How then shall we sum up the situation? – taking PAC, third party moves, the veterans demonstrations into consideration. We think it adds up to a developing realization among the people of this country that we must overcome our political backwardness, that the big questions of social life inquire our own political intervention, that they cannot be left to the representatives of monopoly and privilege. There is still unclarity as to what shape this political intervention should take. Direction and guidance are missing. When the leaders of the railroad brotherhoods denounced Truman, when Murray denounced Truman, it was possible to feel the eagerness to hear more, to concretize the sharp words into the reality of organization. That direction did not come from Murray nor from PAC. PAC under Kroll is the same as PAC under Hillman, an adjunct of the Democratic Party, with an occasional flyer into Republican affairs.

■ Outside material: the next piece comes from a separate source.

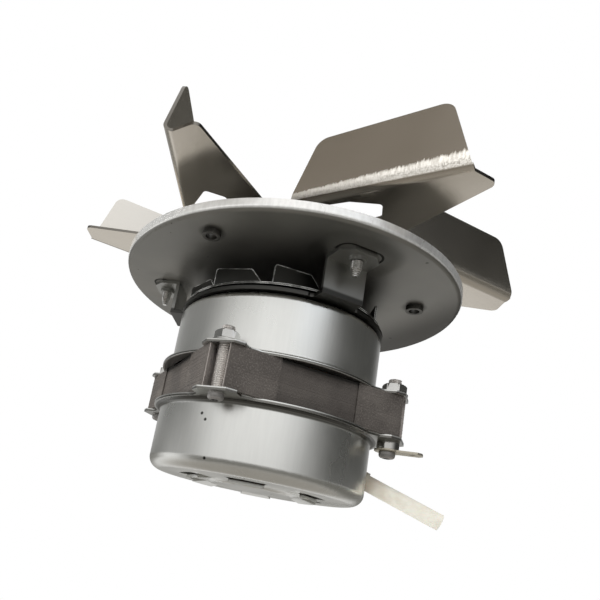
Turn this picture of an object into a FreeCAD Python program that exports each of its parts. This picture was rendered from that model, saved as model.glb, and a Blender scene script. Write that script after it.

The situation demands a Labor Party, a party embracing the trade unions, founded on a political platform that challenges capitalist bankruptcy in the name of the working class. Were Murray or Reuther or other union leaders to issue the call, the response would be unquestionably clear. Inasmuch as they will not give that leadership, we must promote the formation of a Labor Party through our own activity and agitation in our unions. An Independent Labor Party is today an indispensable need. That is why the Workers Party and Labor Action inscribe the formation of a Labor Party .high on their program. We must enter the political scene under our own banner, and with our own program. The responsibility of revolutionary socialists is clear.